**Data section**
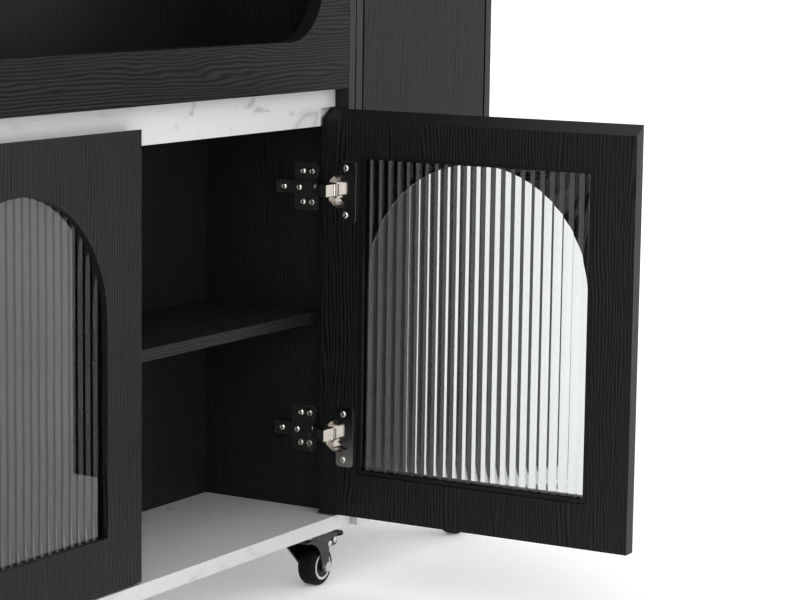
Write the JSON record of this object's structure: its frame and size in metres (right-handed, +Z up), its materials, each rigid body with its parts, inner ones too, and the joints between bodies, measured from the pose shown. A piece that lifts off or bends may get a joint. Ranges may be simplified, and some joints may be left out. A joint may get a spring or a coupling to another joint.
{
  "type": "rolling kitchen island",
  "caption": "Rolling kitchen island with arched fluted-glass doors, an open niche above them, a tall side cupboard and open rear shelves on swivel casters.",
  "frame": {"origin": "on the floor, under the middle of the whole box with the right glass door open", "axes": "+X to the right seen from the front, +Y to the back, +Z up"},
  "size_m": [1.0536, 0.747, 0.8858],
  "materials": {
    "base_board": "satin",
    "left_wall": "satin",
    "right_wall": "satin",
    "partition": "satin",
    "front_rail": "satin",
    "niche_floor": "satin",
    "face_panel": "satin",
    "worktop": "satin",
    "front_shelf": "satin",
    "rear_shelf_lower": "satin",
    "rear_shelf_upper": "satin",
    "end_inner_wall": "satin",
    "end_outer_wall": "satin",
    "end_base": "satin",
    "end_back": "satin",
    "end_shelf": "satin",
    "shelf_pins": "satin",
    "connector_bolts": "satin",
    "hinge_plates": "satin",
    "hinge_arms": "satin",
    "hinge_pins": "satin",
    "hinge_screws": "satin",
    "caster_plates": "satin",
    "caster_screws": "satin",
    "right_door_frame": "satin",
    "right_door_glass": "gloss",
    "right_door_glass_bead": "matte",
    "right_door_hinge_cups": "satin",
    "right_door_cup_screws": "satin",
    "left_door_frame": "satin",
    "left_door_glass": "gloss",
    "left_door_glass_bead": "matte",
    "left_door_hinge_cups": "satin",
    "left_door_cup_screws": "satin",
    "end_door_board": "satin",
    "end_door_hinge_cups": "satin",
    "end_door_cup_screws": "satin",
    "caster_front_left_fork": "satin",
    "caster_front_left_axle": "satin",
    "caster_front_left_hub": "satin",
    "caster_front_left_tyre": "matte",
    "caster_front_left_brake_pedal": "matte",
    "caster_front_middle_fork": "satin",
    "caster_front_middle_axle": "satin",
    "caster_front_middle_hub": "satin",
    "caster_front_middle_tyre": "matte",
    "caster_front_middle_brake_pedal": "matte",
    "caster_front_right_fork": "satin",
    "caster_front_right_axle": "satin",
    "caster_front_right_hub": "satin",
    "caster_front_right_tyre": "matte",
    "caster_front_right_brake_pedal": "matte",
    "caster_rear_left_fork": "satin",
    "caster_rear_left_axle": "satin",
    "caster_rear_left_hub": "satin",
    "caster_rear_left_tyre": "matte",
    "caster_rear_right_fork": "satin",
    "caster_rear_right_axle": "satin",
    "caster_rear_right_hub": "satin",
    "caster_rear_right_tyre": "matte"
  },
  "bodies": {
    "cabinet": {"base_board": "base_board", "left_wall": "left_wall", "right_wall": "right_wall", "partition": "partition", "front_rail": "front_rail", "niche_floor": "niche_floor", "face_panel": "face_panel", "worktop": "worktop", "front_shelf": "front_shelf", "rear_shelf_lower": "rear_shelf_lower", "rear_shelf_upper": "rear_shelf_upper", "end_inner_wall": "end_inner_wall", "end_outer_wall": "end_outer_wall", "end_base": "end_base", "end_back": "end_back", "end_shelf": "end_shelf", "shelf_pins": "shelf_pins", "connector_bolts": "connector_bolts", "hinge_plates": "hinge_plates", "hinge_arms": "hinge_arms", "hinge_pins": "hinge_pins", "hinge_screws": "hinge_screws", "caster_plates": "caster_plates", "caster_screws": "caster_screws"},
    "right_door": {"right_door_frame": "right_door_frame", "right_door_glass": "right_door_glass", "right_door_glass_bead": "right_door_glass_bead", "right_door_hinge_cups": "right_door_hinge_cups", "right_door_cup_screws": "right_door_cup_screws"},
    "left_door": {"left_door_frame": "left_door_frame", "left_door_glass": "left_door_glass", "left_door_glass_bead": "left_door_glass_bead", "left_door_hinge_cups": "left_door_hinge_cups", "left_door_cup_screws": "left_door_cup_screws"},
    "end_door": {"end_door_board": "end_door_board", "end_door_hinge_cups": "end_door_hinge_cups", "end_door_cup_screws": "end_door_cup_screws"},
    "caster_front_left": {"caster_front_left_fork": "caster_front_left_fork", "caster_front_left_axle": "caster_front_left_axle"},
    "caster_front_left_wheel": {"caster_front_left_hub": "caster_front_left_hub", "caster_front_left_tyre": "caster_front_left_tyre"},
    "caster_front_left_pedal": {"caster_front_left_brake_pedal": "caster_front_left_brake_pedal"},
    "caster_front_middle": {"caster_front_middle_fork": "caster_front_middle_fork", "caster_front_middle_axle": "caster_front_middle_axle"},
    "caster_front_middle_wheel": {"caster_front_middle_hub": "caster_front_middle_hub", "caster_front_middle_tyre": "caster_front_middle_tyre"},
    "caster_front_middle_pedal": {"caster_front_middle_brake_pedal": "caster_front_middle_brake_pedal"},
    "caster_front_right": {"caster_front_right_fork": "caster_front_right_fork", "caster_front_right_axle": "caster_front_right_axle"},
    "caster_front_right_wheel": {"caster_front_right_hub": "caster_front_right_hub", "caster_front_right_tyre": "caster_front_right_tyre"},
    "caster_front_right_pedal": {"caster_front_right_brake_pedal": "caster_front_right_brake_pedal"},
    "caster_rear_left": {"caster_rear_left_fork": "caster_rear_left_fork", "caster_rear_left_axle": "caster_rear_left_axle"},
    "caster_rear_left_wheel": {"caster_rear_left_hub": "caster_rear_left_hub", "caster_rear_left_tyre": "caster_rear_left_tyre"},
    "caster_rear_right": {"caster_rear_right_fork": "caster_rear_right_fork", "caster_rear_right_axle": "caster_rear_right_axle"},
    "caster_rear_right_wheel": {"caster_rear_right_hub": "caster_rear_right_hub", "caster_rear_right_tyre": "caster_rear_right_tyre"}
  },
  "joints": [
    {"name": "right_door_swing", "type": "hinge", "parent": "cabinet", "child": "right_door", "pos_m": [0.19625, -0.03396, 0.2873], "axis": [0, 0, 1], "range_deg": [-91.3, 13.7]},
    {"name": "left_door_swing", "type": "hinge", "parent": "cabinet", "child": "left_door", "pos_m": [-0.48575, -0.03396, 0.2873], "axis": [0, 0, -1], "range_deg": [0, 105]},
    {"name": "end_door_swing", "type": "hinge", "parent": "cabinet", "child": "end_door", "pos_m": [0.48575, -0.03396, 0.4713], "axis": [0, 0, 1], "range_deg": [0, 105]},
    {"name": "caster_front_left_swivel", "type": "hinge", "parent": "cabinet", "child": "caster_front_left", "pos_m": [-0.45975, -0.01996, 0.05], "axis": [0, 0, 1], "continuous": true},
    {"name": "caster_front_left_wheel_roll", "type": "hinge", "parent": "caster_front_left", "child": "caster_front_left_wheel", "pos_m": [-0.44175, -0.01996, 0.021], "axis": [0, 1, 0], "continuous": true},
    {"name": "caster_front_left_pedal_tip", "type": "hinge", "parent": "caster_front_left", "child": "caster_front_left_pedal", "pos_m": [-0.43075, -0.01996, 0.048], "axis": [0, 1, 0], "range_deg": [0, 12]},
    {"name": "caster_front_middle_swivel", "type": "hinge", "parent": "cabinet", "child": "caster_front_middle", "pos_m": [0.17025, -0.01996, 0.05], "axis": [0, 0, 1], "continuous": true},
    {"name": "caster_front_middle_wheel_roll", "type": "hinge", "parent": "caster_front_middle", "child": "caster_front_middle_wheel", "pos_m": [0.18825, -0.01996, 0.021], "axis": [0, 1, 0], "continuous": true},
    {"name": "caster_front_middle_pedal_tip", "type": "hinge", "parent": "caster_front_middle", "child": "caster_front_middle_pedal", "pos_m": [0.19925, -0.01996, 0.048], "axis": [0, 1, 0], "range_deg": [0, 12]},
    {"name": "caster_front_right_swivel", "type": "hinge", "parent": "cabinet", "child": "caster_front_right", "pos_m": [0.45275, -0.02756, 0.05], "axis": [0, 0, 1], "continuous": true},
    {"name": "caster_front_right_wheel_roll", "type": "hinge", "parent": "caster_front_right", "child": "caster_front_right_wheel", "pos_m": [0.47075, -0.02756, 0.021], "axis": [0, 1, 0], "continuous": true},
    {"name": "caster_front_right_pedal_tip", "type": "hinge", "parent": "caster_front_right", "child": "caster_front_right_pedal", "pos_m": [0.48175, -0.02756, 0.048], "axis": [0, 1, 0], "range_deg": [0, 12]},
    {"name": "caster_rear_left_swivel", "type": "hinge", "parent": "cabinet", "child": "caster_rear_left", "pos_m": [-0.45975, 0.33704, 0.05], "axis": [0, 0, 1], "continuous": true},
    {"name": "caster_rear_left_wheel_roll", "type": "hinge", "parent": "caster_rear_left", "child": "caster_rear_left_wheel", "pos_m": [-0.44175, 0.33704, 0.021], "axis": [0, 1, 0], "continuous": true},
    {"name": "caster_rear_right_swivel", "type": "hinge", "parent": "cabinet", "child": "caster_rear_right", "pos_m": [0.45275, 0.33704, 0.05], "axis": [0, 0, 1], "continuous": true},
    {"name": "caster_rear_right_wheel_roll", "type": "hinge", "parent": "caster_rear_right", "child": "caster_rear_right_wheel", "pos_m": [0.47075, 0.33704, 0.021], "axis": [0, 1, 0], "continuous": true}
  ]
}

**Set task**
Find and count the lines of the data that include the string "from", and report that figure by itself.

**The response**
2